The considerations so far adduced apply alike to the improvements on lots Nos. 36 and 38, but there is another circumstance which is fatal to the defendant’s claim to any of the improvements on lot No. 38. This is found in the fact that he sold his interest in said lot, including the improvements, to Ong Kong, the plaintiff’s predecessor in interest. It is evident that the defendant is estopped by his own deed from claiming any interest in the buildings on this lot, whatever might have been the law governing his claim to the buildings on the other lot.

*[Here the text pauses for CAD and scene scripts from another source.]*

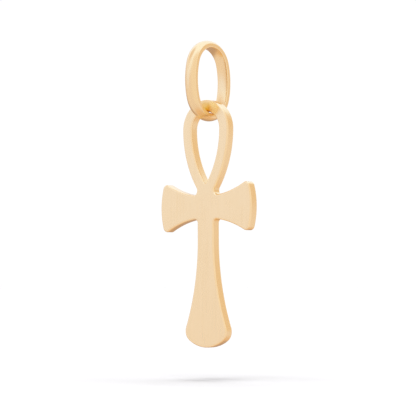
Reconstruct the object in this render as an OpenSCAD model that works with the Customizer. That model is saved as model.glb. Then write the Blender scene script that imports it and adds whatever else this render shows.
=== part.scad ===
// Ankh pendant: a flat gold cross whose upper arm is a loop, hung on an oval bail.
// X runs along the arms, Y from the front to the back and Z up, in millimetres.
// The origin is the chain seat, the highest point of the inside of the bail.

/* [Plate] */
// Thickness of the plate, from its front face to its back face
plate_t = 1.2; // [0.8:0.05:1.8]
// Radius in the corners under the arms, beside the stem
stem_fillet_r = 0.45; // [0.2:0.05:0.8]
// Radius in the corners above the arms, beside the loop
loop_fillet_r = 0.55; // [0.2:0.05:0.9]

/* [Stem] */
// Distance from the middle of the cross down to the foot
stem_reach = 17; // [14:0.5:22]
// Width of the straight upper length
stem_neck_w = 2.55; // [1.6:0.05:3.2]
// Distance from the middle of the cross down to where the stem starts to flare
stem_straight = 4; // [2.5:0.25:6]
// Width that the flared sides would reach at the foot if it weren't rounded
stem_flare_w = 8.4; // [6:0.1:10]
// Radius of the curved foot
stem_end_r = 4.7; // [4.2:0.1:7]
// Radius of the two corners of the foot
stem_corner_r = 1.4; // [0.6:0.1:1.8]

/* [Arms] */
// Distance from the middle of the cross out to the end of an arm
arm_reach = 7.15; // [5.5:0.05:9]
// Height of an arm at its root
arm_neck_w = 2.75; // [2:0.05:3.4]
// Distance from the middle of the cross out to where an arm starts to flare
arm_straight = 0.2; // [0:0.1:1]
// Height that the flared edges would reach at the end if it weren't rounded
arm_flare_w = 7.2; // [5.5:0.1:8.5]
// Radius of the curved end
arm_end_r = 9.1; // [6:0.1:14]
// Radius of the two corners of an arm's end
arm_corner_r = 0.6; // [0.3:0.05:1]

/* [Loop] */
// Height of the loop's top above the middle of the cross
loop_rise = 13.05; // [11:0.05:16]
// Width of the loop over its outside
loop_w = 7.15; // [6:0.05:8]
// Width of the strap that the loop is made of
loop_strap = 1.42; // [1:0.02:1.6]
// Height above the middle of the cross where the loop's outer sides would meet
loop_root = 0.55; // [0:0.05:1.2]
// Radius of the pointed lower end of the hole
loop_tip_r = 0.25; // [0.15:0.05:0.5]

/* [Bail] */
// Height of the bail over its outside
bail_h = 9.85; // [8.5:0.05:13]
// Depth of the bail over its outside, from front to back
bail_d = 7.4; // [7.2:0.05:8.5]
// Width of its band
bail_band = 1.7; // [1.2:0.05:2.2]
// Thickness of the band at its two edges
bail_edge_t = 0.44; // [0.34:0.02:0.8]
// How far the band's domed outside rises above its edges
bail_dome = 0.42; // [0.1:0.02:0.5]
// Radius of the oval's two narrow ends, over the outside
bail_end_r = 3.5; // [2.9:0.05:3.6]

/* [Fit] */
// Running gap where the loop hangs on the bail
hang_gap = 0.08; // [0.04:0.01:0.2]

/* [Hidden] */
gold = [0.94, 0.78, 0.52];
// Where arcs run into each other, the smaller one reaches this far past the other
blend = 0.0003;
// Sides that a full circle is drawn with, and a wide one
$fn = 240;
wide_r = 5;
wide_sides = 720;

// The loop has a round top, and each side is one long arc down to the root
top_r = loop_w / 2;
top_z = loop_rise - top_r;
side_r = ((top_z - loop_root) ^ 2 + top_r ^ 2) / loop_w;
side_x = side_r - top_r;

// The hollow arcs along the flared stem and arms
stem_side_r = flare_r(stem_reach - stem_straight, stem_flare_w - stem_neck_w);
arm_side_r = flare_r(arm_reach - arm_straight, arm_flare_w - arm_neck_w);

// The bail is an oval of four arcs: two round ends and two long sides
bail_t = bail_edge_t + bail_dome;
inner_half = bail_h / 2 - bail_t;
end_z = bail_h / 2 - bail_end_r;
long_r = (end_z ^ 2 + (bail_d / 2) ^ 2 - bail_end_r ^ 2) / (bail_d - 2 * bail_end_r);
long_y = long_r - bail_d / 2;
long_angle = atan2(end_z, long_y);
dome_r = ((bail_band / 2) ^ 2 + bail_dome ^ 2) / (2 * bail_dome);

// The round inside of the loop hangs on the edges of the bail's band, which rises
// under the plate's two faces. The loop swings about the middle of its round top.
seat_r = top_r - loop_strap;
cradle_r = bail_end_r - bail_t;
seat_drop = seat_r - sqrt(seat_r ^ 2 - (bail_band / 2) ^ 2);
cradle_rise = cradle_r - sqrt(cradle_r ^ 2 - (plate_t / 2) ^ 2);
swing_z = -2 * inner_half + cradle_rise + hang_gap + seat_drop - seat_r;
cross_z = swing_z - top_z;

// Radius of an arc that leaves a straight blade and widens it over a length
function flare_r(length, widening) =
    (length ^ 2 + (widening / 2) ^ 2) / widening;

// Where two circles cross, on the left of the way from the first to the second
function meet(a, a_r, b, b_r) =
    let (
        way = b - a,
        gap = norm(way),
        along = (a_r ^ 2 - b_r ^ 2 + gap ^ 2) / (2 * gap),
        aside = sqrt(a_r ^ 2 - along ^ 2)
    )
    a + (along * way + aside * [-way[1], way[0]]) / gap;

// The point at a distance from one point, towards another
function towards(from, to, distance) =
    from + distance * (to - from) / norm(to - from);

// The same point below the X axis, and on the other side of the Y axis
function below(point) = [point[0], -point[1]];
function across(point) = [-point[0], point[1]];

// A disc about a point
module disc(mid, r) {
    translate(mid) circle(r, $fn = r > wide_r ? wide_sides : $fn);
}

// A blade along +X from behind the middle of the cross: straight at first, then flared
// between two hollow arcs, with a curved end and two rounded corners
module blade(reach, straight, neck_w, hollow_r, end_r, corner_r) {
    hollow_mid = [straight, neck_w / 2 + hollow_r];
    end_mid = [reach - end_r, 0];
    corner_mid = meet(hollow_mid, hollow_r + corner_r, end_mid, end_r - corner_r);
    edge = towards(hollow_mid, corner_mid, hollow_r);
    beyond = towards(end_mid, corner_mid, 2 * end_r);
    upper = [corner_mid, edge, [straight, neck_w / 2], [-neck_w / 2, neck_w / 2]];
    difference() {
        polygon(concat(upper, [for (i = [3:-1:0]) below(upper[i])]));
        disc(hollow_mid, hollow_r);
        disc(below(hollow_mid), hollow_r);
    }
    disc(corner_mid, corner_r + blend);
    disc(below(corner_mid), corner_r + blend);
    intersection() {
        disc(end_mid, end_r);
        polygon([end_mid, below(beyond), beyond]);
    }
}

// A drop with its middle at its round top, whose two long sides meet below in a
// rounded point
module drop(round_r, long_side_r) {
    tip_mid = [0, -sqrt((long_side_r - loop_tip_r) ^ 2 - side_x ^ 2)];
    tip_edge = towards([-side_x, 0], tip_mid, long_side_r);
    circle(round_r + blend);
    disc(tip_mid, loop_tip_r + blend);
    intersection() {
        disc([side_x, 0], long_side_r);
        disc([-side_x, 0], long_side_r);
        translate([-2 * round_r, tip_edge[1]]) square([4 * round_r, -tip_edge[1]]);
    }
}

// Fills the same corner on both sides up to a circle. The circle touches the metal on
// its way to a point below and to a point above, and the filling reaches into the metal.
module fillets(mid, r, below_mid, above_mid) {
    low = towards(mid, below_mid, 2 * r);
    high = towards(mid, above_mid, 2 * r);
    difference() {
        polygon([low, mid, high, across(high), across(mid), across(low)]);
        disc(mid, r + blend);
        disc(across(mid), r + blend);
    }
}

// The corners between the stem's straight sides and the lower edges of the arms
module stem_fillets() {
    arm_mid = [arm_straight, -arm_neck_w / 2 - arm_side_r];
    x = stem_neck_w / 2 + stem_fillet_r;
    z = arm_mid[1] + sqrt((arm_side_r - stem_fillet_r) ^ 2 - (x - arm_mid[0]) ^ 2);
    fillets([x, z], stem_fillet_r, [0, z], 2 * [x, z] - arm_mid);
}

// The corners between the upper edges of the arms and the sides of the loop
module loop_fillets() {
    arm_mid = [arm_straight, arm_neck_w / 2 + arm_side_r];
    loop_mid = [-side_x, top_z];
    mid = meet(arm_mid, arm_side_r - loop_fillet_r, loop_mid, side_r + loop_fillet_r);
    fillets(mid, loop_fillet_r, 2 * mid - arm_mid, loop_mid);
}

// Outline of the whole cross, with its middle at the origin
module outline() {
    difference() {
        union() {
            rotate(-90)
                blade(stem_reach, stem_straight, stem_neck_w, stem_side_r, stem_end_r, stem_corner_r);
            for (turn = [0, 180])
                rotate(turn)
                    blade(arm_reach, arm_straight, arm_neck_w, arm_side_r, arm_end_r, arm_corner_r);
            translate([0, top_z]) drop(top_r, side_r);
            stem_fillets();
            loop_fillets();
        }
        translate([0, top_z]) drop(seat_r, side_r - loop_strap);
    }
}

// Half section of a disc with the bail's domed rim. A disc that is wider than the bail is
// deep becomes a ring, so that its middle doesn't reach out on the bail's other side.
module domed_section(r) {
    reach = min(r, bail_d / 2);
    intersection() {
        translate([r - reach, -bail_band / 2]) square([reach, bail_band]);
        union() {
            disc([r - dome_r, 0], dome_r);
            translate([0, -dome_r]) square([r - dome_r, 2 * dome_r]);
        }
    }
}

// The outside of the bail, filled in: a slice of a wide disc for each long side and a
// whole disc for each end
module bail_outside() {
    for (turn = [0, 180])
        rotate(turn)
            translate([-long_y, 0])
                rotate(-long_angle)
                    rotate_extrude(angle = 2 * long_angle, $fn = wide_sides) domed_section(long_r);
    for (end = [-end_z, end_z])
        translate([0, end])
            rotate_extrude() domed_section(bail_end_r + blend);
}

// Outline of the inside of the bail
module bail_inside() {
    r = long_r - bail_t;
    for (end = [-end_z, end_z]) disc([0, end], bail_end_r - bail_t + blend);
    intersection() {
        disc([long_y, 0], r);
        disc([-long_y, 0], r);
        square([bail_d, 2 * r * sin(long_angle)], center = true);
    }
}

// The oval bail, seen along its hole
module bail() {
    color(gold)
        translate([0, 0, -inner_half])
            rotate([90, 0, 90])
                difference() {
                    bail_outside();
                    linear_extrude(2 * bail_band, center = true) bail_inside();
                }
}

// The flat cross with its loop, in one piece
module ankh() {
    color(gold)
        translate([0, plate_t / 2, cross_z])
            rotate([90, 0, 0])
                linear_extrude(plate_t) outline();
}

bail();
ankh();
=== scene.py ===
import math

import bmesh
import bpy
from bpy.props import FloatProperty, FloatVectorProperty, IntProperty, PointerProperty
from bpy.types import Operator, Panel, PropertyGroup
from mathutils import Matrix, Vector


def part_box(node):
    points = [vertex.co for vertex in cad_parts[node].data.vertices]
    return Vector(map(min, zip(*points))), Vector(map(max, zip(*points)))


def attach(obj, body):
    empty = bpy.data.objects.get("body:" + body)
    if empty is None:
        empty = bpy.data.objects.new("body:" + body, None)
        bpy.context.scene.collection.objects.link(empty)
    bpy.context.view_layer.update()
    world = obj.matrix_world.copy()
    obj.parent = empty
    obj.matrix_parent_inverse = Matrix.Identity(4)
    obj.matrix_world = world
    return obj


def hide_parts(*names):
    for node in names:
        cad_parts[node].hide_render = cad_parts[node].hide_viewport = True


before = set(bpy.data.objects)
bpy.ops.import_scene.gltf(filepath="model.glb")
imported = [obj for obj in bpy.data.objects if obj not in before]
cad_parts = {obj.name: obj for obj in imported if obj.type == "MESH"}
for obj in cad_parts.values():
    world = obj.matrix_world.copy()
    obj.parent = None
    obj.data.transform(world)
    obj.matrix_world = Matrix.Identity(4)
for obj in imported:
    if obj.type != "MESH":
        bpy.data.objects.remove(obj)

bl_info = {
    "name": "Ankh Pendant",
    "version": (1, 0, 0),
    "blender": (4, 5, 0),
    "location": "3D View > Sidebar > Pendant",
    "description": "A polished gold ankh on an oval bail, with its studio",
    "category": "Object",
}

ANKH_LOW, ANKH_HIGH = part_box("ankh")
BAIL_LOW, BAIL_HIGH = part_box("bail")
PLATE_T = ANKH_HIGH.y - ANKH_LOW.y
LOOP_RISE = 0.01305
LOOP_STRAP = 0.00142
CROSS_Z = ANKH_HIGH.z - LOOP_RISE
BAIL_EDGE_T = 0.00044

# Where the loop hangs on the bail: this share of the strap's width below the loop's top
HANG_DEPTH = 0.8
HANG_POINT = (0.0, 0.0, ANKH_HIGH.z - HANG_DEPTH * LOOP_STRAP)

# Points closer than this are merged. The bail's last turn ends a little off its first.
SAME_POINT = 1e-7
SAME_BAIL_POINT = 2e-6

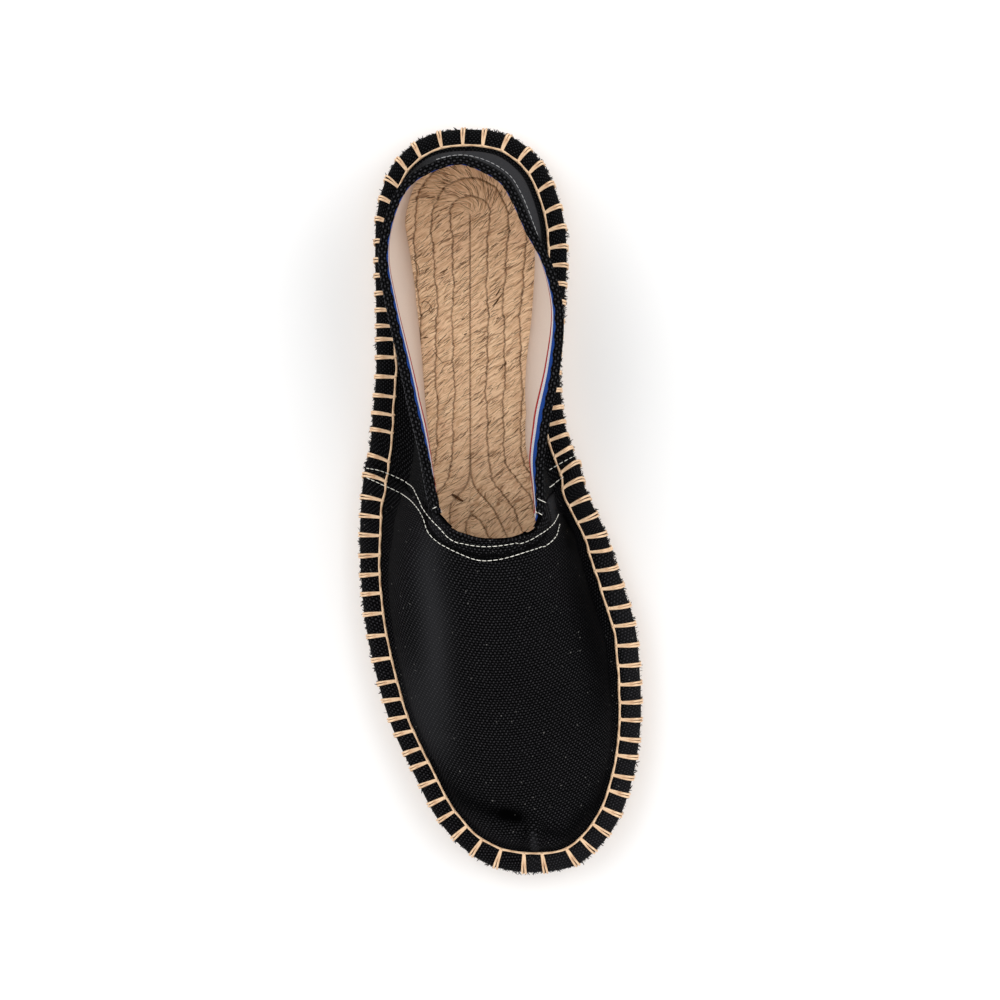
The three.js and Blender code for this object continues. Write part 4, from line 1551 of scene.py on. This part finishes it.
@dataclass(frozen=True)
class RibbonFinish:
    """Three woven stripes along the ribbon, set by the distance below the collar's edge."""

    blue: Colour = linear(40, 84, 172)
    white: Colour = linear(242, 241, 244)
    red: Colour = linear(200, 60, 60)
    blue_end: float = 4.9
    white_end: float = 7.3
    red_end: float = 8.8
    warp: float = 0.4
    weft: float = 0.55
    gap_shade: float = 0.55
    relief: float = 0.1
    roughness: float = 0.8
    specular: float = 0.05

    def material(self) -> Material:
        """Builds the finish.

        Returns:
            The material, which reads the piece's lengths.
        """
        write = FinishWriter("striped_ribbon")
        lengths = write.lengths()
        down = write.add("ShaderNodeSeparateXYZ", {0: lengths}).outputs[1]
        colour: Colour | Socket = self.blue
        stripes = ((self.blue_end, self.white), (self.white_end, self.red), (self.red_end, LINING_COTTON.top))
        for end, following in stripes:
            colour = write.mix(write.math("GREATER_THAN", down, end), colour, following)
        weave = write.weave(lengths, self.warp, self.weft)
        shade = write.mix(write.ramp(weave.outputs["Tops"], 0.0, 0.8), (self.gap_shade,) * 3, (1.0,) * 3)
        colour = write.mix(1.0, colour, shade, "MULTIPLY")
        return write.finish(colour, weave.outputs["Height"], self.relief, self.roughness, self.specular)


class PhotoRays:
    """Finds where a pixel of the photograph meets a surface."""

    def __init__(self, points: Array, faces: Array, view: PhotoView) -> None:
        """Args: points and faces, the surface; view, where the picture was taken from."""
        self.view = view
        self.tree = BVHTree.FromPolygons(points.tolist(), faces.tolist())

    def hit(self, pixel: tuple[float, float], lift: float) -> Array | None:
        """Follows the ray of a pixel.

        Args:
            pixel: where the ray passes through the picture.
            lift: distance off the surface.

        Returns:
            The point behind the pixel, or None where the surface is missed.
        """
        eye = Vector(self.view.eye)
        target = Vector(self.view.floor([pixel])[0])
        point, normal, _, _ = self.tree.ray_cast(eye, (target - eye).normalized())
        if point is None:
            return None
        normal = np.array(normal)
        if normal[2] < 0:
            normal = -normal
        return np.array(point) + normal * lift

    def path(self, pixels: Polyline, lift: float, step: float = 0.8) -> Array:
        """Lays a smooth path on the skin.

        Args:
            pixels: the corners of the path in the photograph.
            lift: distance off the skin.
            step: spacing of the points in millimetres.

        Returns:
            The path's points.
        """
        flat = np.column_stack([np.array(pixels, float), np.zeros(len(pixels))])
        fine = Spline(flat).at(np.linspace(0, 1, 24 * len(pixels)))[:, :2]
        found = [self.hit(tuple(pixel), lift) for pixel in fine]
        points = np.array([point for point in found if point is not None])
        length = running_length(points)
        wanted = np.arange(0, length[-1], step)
        return np.column_stack([np.interp(wanted, length, points[:, axis]) for axis in range(3)])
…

From what has been said it is evident that the trial court was in error in declaring the defendant to be the owner of the buildings on lots Nos. 36 and 38 and in failing to require the defendant to account; and in order to clarify the situation we declare: (1) That the ownership of the lots Nos. 36, 38, and 55, is as stated in the Torrens certificates of title Nos. 3433, 3843, and 3435 (Exhibit A, B, and C of the plaintiff); (2) that the plaintiff is entitled to possession of lot No. 38 and that partition must be made of lots Nos. 36 and 55 in the manner provided by law; (3) the plaintiff is further entitled to recover of the defendant such portion of the taxes on said properties as corresponds to the interest of the defendant and which shall have been paid by the plaintiff; (4) the plaintiff shall also recover of the defendant such portion of the rents of said properties as corresponds to the interests of the plaintiff since its acquisition of the same.

The judgment will be reversed and the cause remanded for further proceedings in conformity with this opinion, without express pronouncement as to costs. So ordered.

Johnson, Malcolm, Avanceña, Villamor, Ostrand, and Romualdez, JJ., concur.